La question centrale était alors la suivante :
« Comment s'organiser pour en faire davantage, sachant que nos pays
disposent de moyens limités ? »
Le constat était unanimement partagé : des
personnels nombreux, répartis dans de nombreuses institutions oeuvrant
dans le développement rural. Il paraissait donc logique de les faire
travailler ensemble, pour permettre d'additionner les avantages comparatifs de
chaque institution, tout en décloisonnant des institutions qui
travaillaient pour le même bénéficiaire final.
La question qui venait immédiatement après
était donc : comment on va s'y prendre ?
Deux options se présentaient alors :
1) fusion de ces institutions
Mais très rapidement, les nombreux freins
identifiés incitèrent à penser que cette solution ne
menait nulle part.
2) les faire fonctionner en réseaux (sur
des sujets d'intérêt commun).
Dans ce cas, il fallait que quelque chose motive les gens
à aller dans ce sens car une limite apparaissait
immédiatement : les moyens financiers. En effet,
« outre le fait qu'il n'est pas illimité, l'argent qu'on
« flaire » attire du monde, et pas nécessairement
pour la bonne cause ».
Le contexte général était cependant
favorable pour conduire certaines réformes ; le ministre de
l'époque (Robert SAGNA) souhaitait redonner une image positive au
ministère, et le gouvernement voulait remettre un peu d'ordre dans le
secteur.
Il était également question de créer une
véritable Direction de la Formation Professionnelle Agricole ; le
président de la République avait donné le feu vert, et la
Banque Mondiale et la Coopération Française étaient
également d'accord pour l'appuyer.
Tous les décideurs s'accordaient sur la
prégnance d'un exode rural déjà bien visible à
cette époque.
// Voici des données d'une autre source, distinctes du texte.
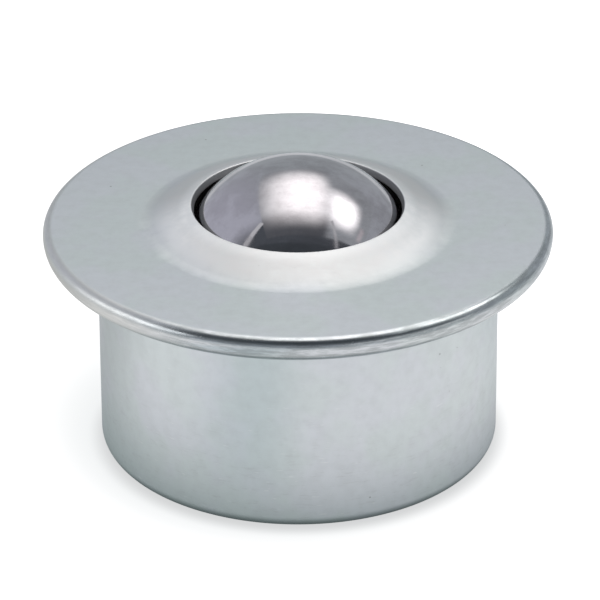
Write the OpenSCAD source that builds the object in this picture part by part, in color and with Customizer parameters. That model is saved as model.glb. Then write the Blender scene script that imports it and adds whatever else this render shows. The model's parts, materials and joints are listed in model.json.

Il paraissait évident que tous les jeunes ruraux ne
pourraient pas s'installer en tant qu'agriculteurs, et que la Formation
(Agricole et Rurale) était un moyen de donner aux jeunes les clés
pour entrer dans l'économie urbaine, et les armer pour qu'ils puissent
affronter cette mutation avec un minimum de chances de réussite
d'insertion.
« Au départ, l'idée était
aussi de concéder le service public aux ONG et opérateurs
privés qui souhaitaient gérer des centres de formation. Cette
idée valait également pour le Conseil agricole, car selon moi,
l'ANCAR ne devait pas disposer de personnels de terrain (contrairement à
la version actuelle qui a été mise en place dans le cadre du
programme des Services Agricoles et d'Appui aux Organisations de
Producteurs(trices) PSAOP). »
« On a donc dit à ces acteurs, qui se
situent dans le champ de l'opérationnel : « Si vous vous
mettez en réseau, en nous expliquant pour quoi faire, on vous donnera
les moyens de travailler » ! C'est la
« carotte » que nous avions trouvé pour les inciter
à aller dans ce sens. »
Six ans plus tard, Jacques FAYE reconnaît que les
avancées sont minces, et en attribue d'abord la cause à
l'alternance politique de 2000, la nouvelle équipe gouvernementale
aurait découragé les acteurs impliqués en mettant
« au placard » les dossiers en cours, hérités
de l'équipe précédente.
En vérité, au nombre de ces acteurs figuraient
en bonne place les paysans eux-mêmes, et ils ne semblent pas s'être
beaucoup investi dans les réseaux émergents, peut être en
raison du fait que cette initiative n'était pas parti d'une demande
formelle de leur part.
Pourtant, l'idée de départ se limitait à
rendre visible quelque chose qui existait en partie déjà dans les
faits, au quotidien. Ainsi, les représentants de la profession, comme le
président de l'imposante Fédération des
Périmètres Autogérés, et l'Ecole Nationale
d'Economie Appliquée, travaillaient déjà ensemble sur les
problématiques du Conseil et de la Formation Agricole.
Cet éclairage nous incitera à nous
intéresser au point de vue des divers membres du RESOF, lorsque cette
idée leur a été proposée en 2000, pour mieux
appréhender leurs motivations respectives et mieux comprendre comment
celle-ci pouvait trouver sa place dans les dynamiques en cours.